When it comes to large language models (LLMs), a prompt refers to the specific instructions a user provides to produce an expected output.

R

Retrieval Augmented Generation (RAG)

RAG stands for Retrieval Augmented Generation, a technique in AI where a model retrieves relevant information from a database to help generate more accurate and informative responses. It combines the strengths of information retrieval and text generation.

Run

A Run in Scorecard refers to the process of evaluating a Testset against defined metrics or a defined Scoring Config. The results of a Scorecard Run can be inspected under “Runs & Results” in the Scorecard UI.

S

Scorecard API

The Scorecard API is the application programming interface (short: API) of the Scorecard platform and offers various API endpoints to integrate with.

Scorecard platform

The Scorecard platform includes the Scorecard UI, the Scorecard SDKs, and the Scorecard API.

Scorecard SDK

Scorecard offers currently a Software development kit (short: SDK) in the two programming languages Python and Node.js.
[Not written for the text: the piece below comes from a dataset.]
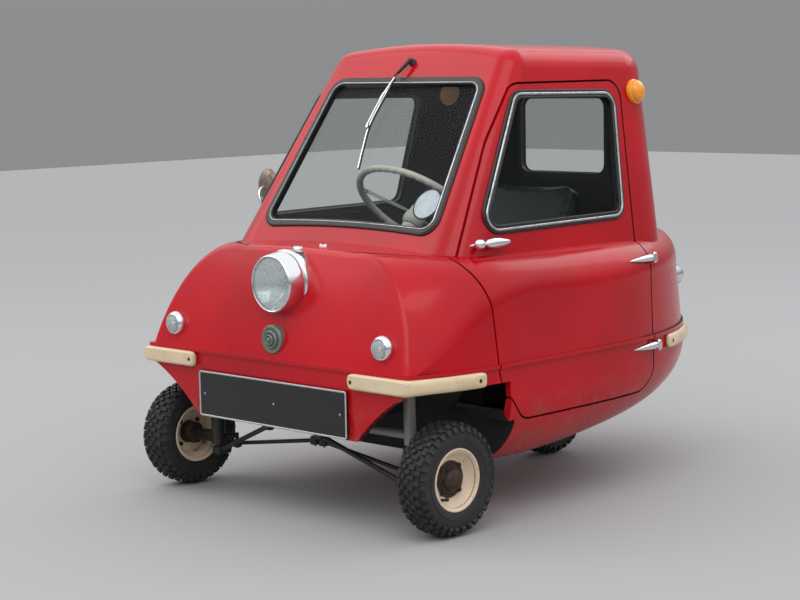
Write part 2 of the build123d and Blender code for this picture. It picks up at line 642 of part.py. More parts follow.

The SDKs help you to get Scorecard up and running in no time and provide a user-friendly development experience.

Scorecard UI

The Scorecard UI is the graphical user interface of the Scorecard platform that provides amongst others the Scorecard Playground and dashboards to visualize LLM evaluation results. You can access the Scorecard UI here.

Scoring Config

A Scorecard Scoring Config is a collection of metrics that are used together to score an LLM application. Instead of manually selecting multiple metrics to score an LLM application every time for a particular use case, defining this set of metrics makes it easy to repeatedly score in the same way with multiple metrics. Different Scoring Configs can serve different purposes by ensuring consistency in testing, e.g. a Scoring Config for RAG applications, a Scoring Config for translation use cases, etc.

Span

Spans represent a specific operation or sub-activity of a trace and are a more focused view of a specific portion of a LLM system activity. Each span contains metadata such as timestamps, duration, and contextual information.

T

Testset

A Scorecard Testset is a collection of Testcases used to evaluate the performance of an LLM application across a variety of inputs and scenarios.

Testcase

A Scorecard Testcase is an individual input to an LLM that is used for scoring. It consists of an optional user query to the LLM, an optional context, an optional ideal response to the given user query, and further optional custom fields (see the API reference for more information).

Trace

A trace represents an overall record of the activity of a LLM system, an end-to-end execution path from user input to LLM output. A single trace consists of a series of time intervals known as spans.

Tracing

Tracing records the flow of requests or transactions across the different components of an LLM system. This helps to identify where potential delays occur and how services interact with each other. Relevant events, errors, and activities are documented with traces.

Trust Center

The Scorecard Trust Center is a centralized hub that provides information about Scorecards’s security, privacy, compliance, and data protection practices, designed to build trust with customers and stakeholders.

U

User Query

A user query is an optional input field of a Testcase that defines the user’s prompt to the LLM. A user query can range from a simple text message to providing complex structured data.